---------- EXCERPTED RECORDS

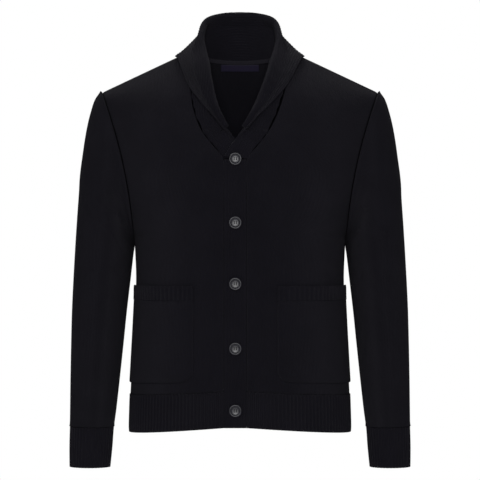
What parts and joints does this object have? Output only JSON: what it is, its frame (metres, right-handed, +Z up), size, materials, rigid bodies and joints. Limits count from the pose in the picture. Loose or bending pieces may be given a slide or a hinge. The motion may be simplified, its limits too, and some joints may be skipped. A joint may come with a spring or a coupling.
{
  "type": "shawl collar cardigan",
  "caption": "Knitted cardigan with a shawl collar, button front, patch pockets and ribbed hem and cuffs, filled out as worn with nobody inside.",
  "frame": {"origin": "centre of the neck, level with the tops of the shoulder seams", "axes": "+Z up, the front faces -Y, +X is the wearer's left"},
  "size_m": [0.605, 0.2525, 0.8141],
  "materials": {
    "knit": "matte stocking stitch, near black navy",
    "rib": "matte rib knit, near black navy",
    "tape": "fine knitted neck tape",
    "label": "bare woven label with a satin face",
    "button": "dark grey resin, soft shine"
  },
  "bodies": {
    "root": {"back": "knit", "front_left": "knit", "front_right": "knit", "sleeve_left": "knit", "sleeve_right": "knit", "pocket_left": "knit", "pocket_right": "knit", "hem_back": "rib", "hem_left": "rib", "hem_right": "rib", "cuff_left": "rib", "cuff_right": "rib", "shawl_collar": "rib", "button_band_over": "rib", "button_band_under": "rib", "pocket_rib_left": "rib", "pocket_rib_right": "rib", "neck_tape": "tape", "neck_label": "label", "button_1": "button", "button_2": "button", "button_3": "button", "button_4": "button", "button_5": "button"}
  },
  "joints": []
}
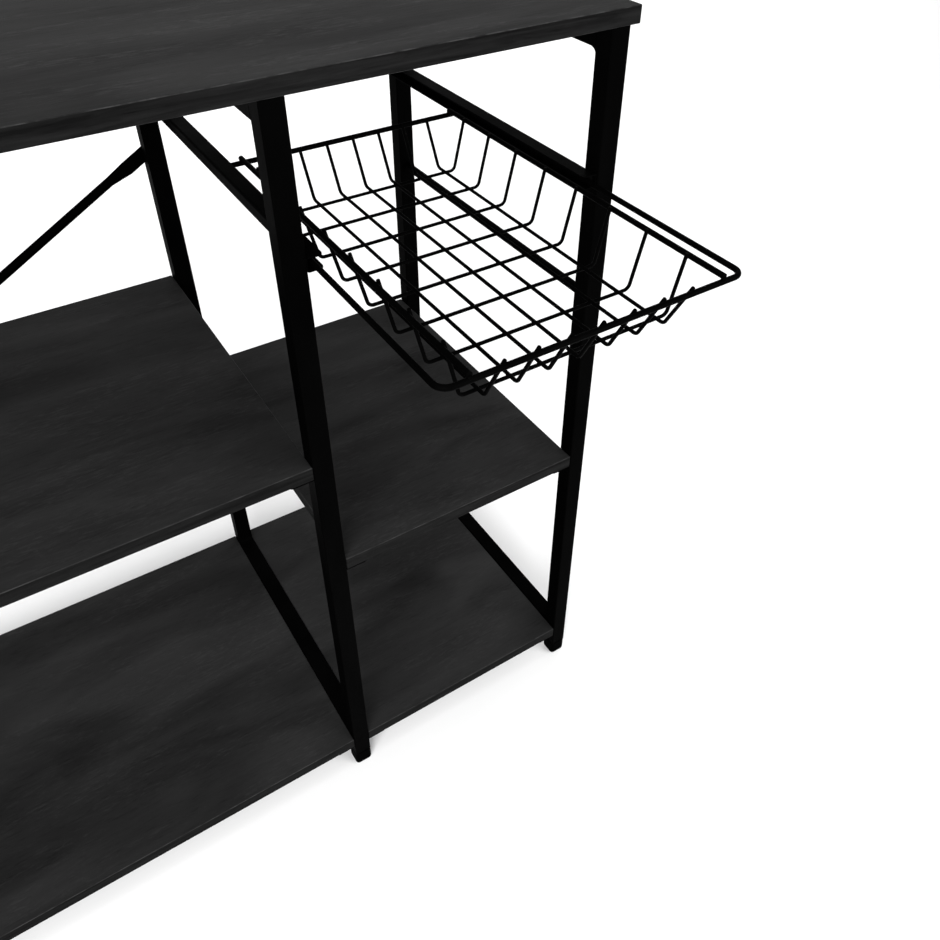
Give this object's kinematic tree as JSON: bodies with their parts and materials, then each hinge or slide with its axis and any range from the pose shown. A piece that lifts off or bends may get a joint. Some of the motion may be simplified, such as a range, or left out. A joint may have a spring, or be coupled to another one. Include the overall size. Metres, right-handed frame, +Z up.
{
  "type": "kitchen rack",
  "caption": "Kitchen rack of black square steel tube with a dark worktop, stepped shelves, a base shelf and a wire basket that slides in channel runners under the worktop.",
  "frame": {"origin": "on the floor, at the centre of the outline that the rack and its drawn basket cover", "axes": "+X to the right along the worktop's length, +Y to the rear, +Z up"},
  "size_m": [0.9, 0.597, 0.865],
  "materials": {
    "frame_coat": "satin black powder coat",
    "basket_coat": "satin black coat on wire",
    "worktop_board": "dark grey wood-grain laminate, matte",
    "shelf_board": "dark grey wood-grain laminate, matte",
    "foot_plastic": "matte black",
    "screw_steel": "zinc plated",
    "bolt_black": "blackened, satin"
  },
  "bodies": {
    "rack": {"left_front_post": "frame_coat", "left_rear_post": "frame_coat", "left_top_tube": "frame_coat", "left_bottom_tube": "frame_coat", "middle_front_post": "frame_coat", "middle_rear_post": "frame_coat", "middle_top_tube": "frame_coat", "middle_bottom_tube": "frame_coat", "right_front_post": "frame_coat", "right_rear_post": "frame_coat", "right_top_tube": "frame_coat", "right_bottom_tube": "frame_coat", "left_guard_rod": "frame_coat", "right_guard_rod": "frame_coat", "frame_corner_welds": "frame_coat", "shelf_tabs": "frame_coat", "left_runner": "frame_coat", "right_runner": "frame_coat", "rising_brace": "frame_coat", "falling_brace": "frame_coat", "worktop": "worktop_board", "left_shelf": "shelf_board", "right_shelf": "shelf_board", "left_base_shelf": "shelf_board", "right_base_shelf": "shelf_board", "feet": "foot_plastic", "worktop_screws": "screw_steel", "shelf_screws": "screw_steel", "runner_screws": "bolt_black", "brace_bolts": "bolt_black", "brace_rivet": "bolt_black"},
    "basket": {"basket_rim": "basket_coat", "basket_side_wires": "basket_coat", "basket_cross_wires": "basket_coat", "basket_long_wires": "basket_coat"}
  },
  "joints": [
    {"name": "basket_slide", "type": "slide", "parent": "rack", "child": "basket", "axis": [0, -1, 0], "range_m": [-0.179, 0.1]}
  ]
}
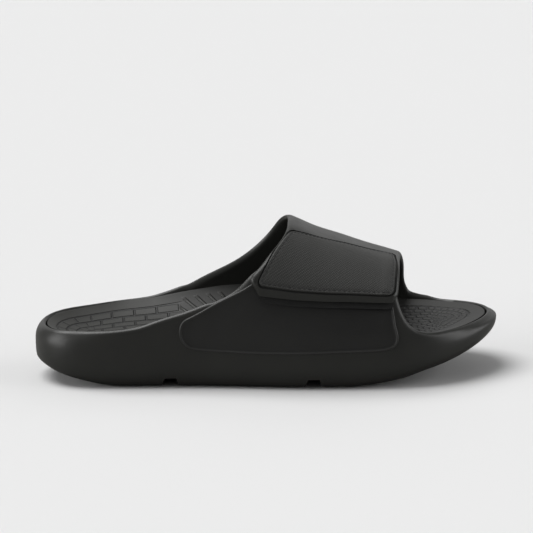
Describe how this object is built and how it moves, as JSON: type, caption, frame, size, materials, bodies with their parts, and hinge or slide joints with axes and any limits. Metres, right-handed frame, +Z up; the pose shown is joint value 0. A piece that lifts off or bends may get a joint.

--------------------

BRIEF: Reproduce all of the records exactly.

WRITTEN SOLUTION:
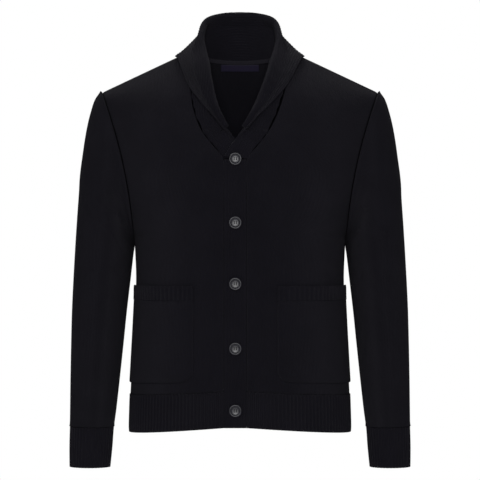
What parts and joints does this object have? Output only JSON: what it is, its frame (metres, right-handed, +Z up), size, materials, rigid bodies and joints. Limits count from the pose in the picture. Loose or bending pieces may be given a slide or a hinge. The motion may be simplified, its limits too, and some joints may be skipped. A joint may come with a spring or a coupling.
{
  "type": "shawl collar cardigan",
  "caption": "Knitted cardigan with a shawl collar, button front, patch pockets and ribbed hem and cuffs, filled out as worn with nobody inside.",
  "frame": {"origin": "centre of the neck, level with the tops of the shoulder seams", "axes": "+Z up, the front faces -Y, +X is the wearer's left"},
  "size_m": [0.605, 0.2525, 0.8141],
  "materials": {
    "knit": "matte stocking stitch, near black navy",
    "rib": "matte rib knit, near black navy",
    "tape": "fine knitted neck tape",
    "label": "bare woven label with a satin face",
    "button": "dark grey resin, soft shine"
  },
  "bodies": {
    "root": {"back": "knit", "front_left": "knit", "front_right": "knit", "sleeve_left": "knit", "sleeve_right": "knit", "pocket_left": "knit", "pocket_right": "knit", "hem_back": "rib", "hem_left": "rib", "hem_right": "rib", "cuff_left": "rib", "cuff_right": "rib", "shawl_collar": "rib", "button_band_over": "rib", "button_band_under": "rib", "pocket_rib_left": "rib", "pocket_rib_right": "rib", "neck_tape": "tape", "neck_label": "label", "button_1": "button", "button_2": "button", "button_3": "button", "button_4": "button", "button_5": "button"}
  },
  "joints": []
}
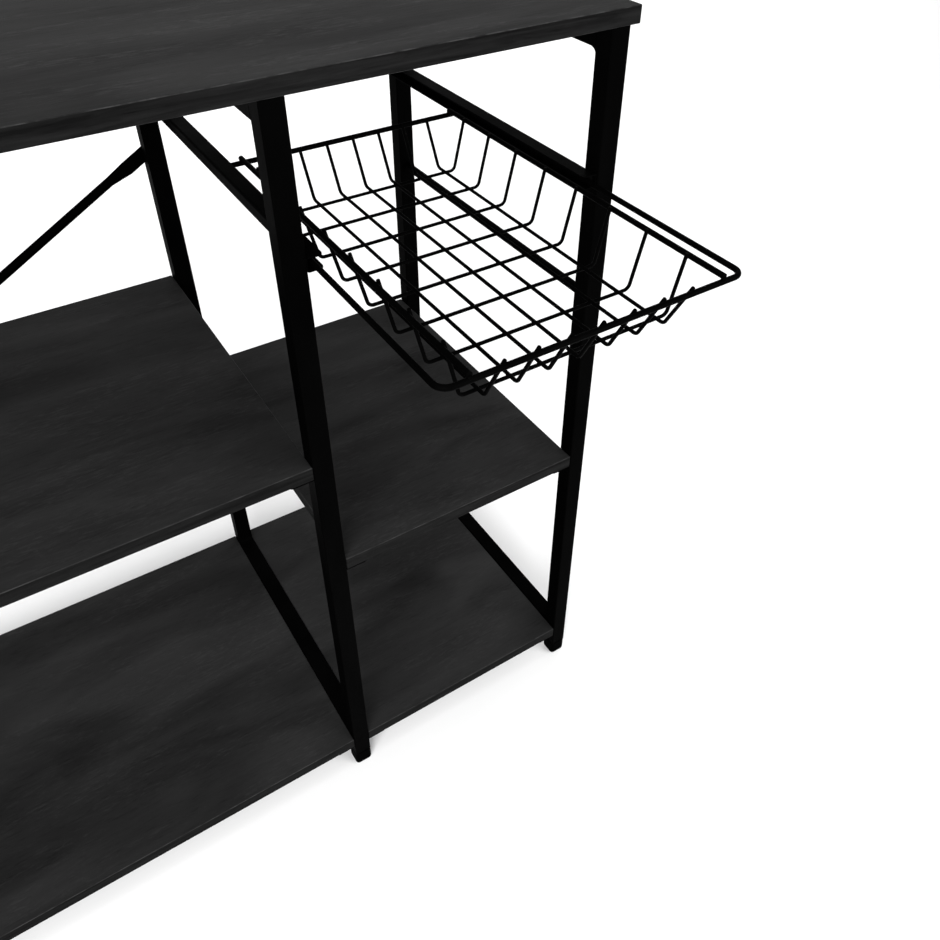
Give this object's kinematic tree as JSON: bodies with their parts and materials, then each hinge or slide with its axis and any range from the pose shown. A piece that lifts off or bends may get a joint. Some of the motion may be simplified, such as a range, or left out. A joint may have a spring, or be coupled to another one. Include the overall size. Metres, right-handed frame, +Z up.
{
  "type": "kitchen rack",
  "caption": "Kitchen rack of black square steel tube with a dark worktop, stepped shelves, a base shelf and a wire basket that slides in channel runners under the worktop.",
  "frame": {"origin": "on the floor, at the centre of the outline that the rack and its drawn basket cover", "axes": "+X to the right along the worktop's length, +Y to the rear, +Z up"},
  "size_m": [0.9, 0.597, 0.865],
  "materials": {
    "frame_coat": "satin black powder coat",
    "basket_coat": "satin black coat on wire",
    "worktop_board": "dark grey wood-grain laminate, matte",
    "shelf_board": "dark grey wood-grain laminate, matte",
    "foot_plastic": "matte black",
    "screw_steel": "zinc plated",
    "bolt_black": "blackened, satin"
  },
  "bodies": {
    "rack": {"left_front_post": "frame_coat", "left_rear_post": "frame_coat", "left_top_tube": "frame_coat", "left_bottom_tube": "frame_coat", "middle_front_post": "frame_coat", "middle_rear_post": "frame_coat", "middle_top_tube": "frame_coat", "middle_bottom_tube": "frame_coat", "right_front_post": "frame_coat", "right_rear_post": "frame_coat", "right_top_tube": "frame_coat", "right_bottom_tube": "frame_coat", "left_guard_rod": "frame_coat", "right_guard_rod": "frame_coat", "frame_corner_welds": "frame_coat", "shelf_tabs": "frame_coat", "left_runner": "frame_coat", "right_runner": "frame_coat", "rising_brace": "frame_coat", "falling_brace": "frame_coat", "worktop": "worktop_board", "left_shelf": "shelf_board", "right_shelf": "shelf_board", "left_base_shelf": "shelf_board", "right_base_shelf": "shelf_board", "feet": "foot_plastic", "worktop_screws": "screw_steel", "shelf_screws": "screw_steel", "runner_screws": "bolt_black", "brace_bolts": "bolt_black", "brace_rivet": "bolt_black"},
    "basket": {"basket_rim": "basket_coat", "basket_side_wires": "basket_coat", "basket_cross_wires": "basket_coat", "basket_long_wires": "basket_coat"}
  },
  "joints": [
    {"name": "basket_slide", "type": "slide", "parent": "rack", "child": "basket", "axis": [0, -1, 0], "range_m": [-0.179, 0.1]}
  ]
}
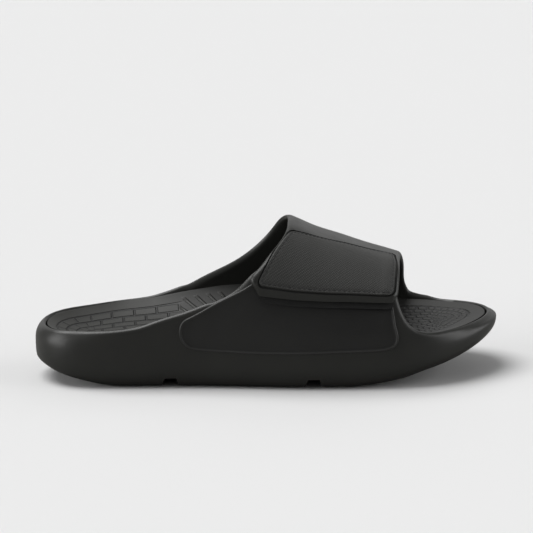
Describe how this object is built and how it moves, as JSON: type, caption, frame, size, materials, bodies with their parts, and hinge or slide joints with axes and any limits. Metres, right-handed frame, +Z up; the pose shown is joint value 0. A piece that lifts off or bends may get a joint.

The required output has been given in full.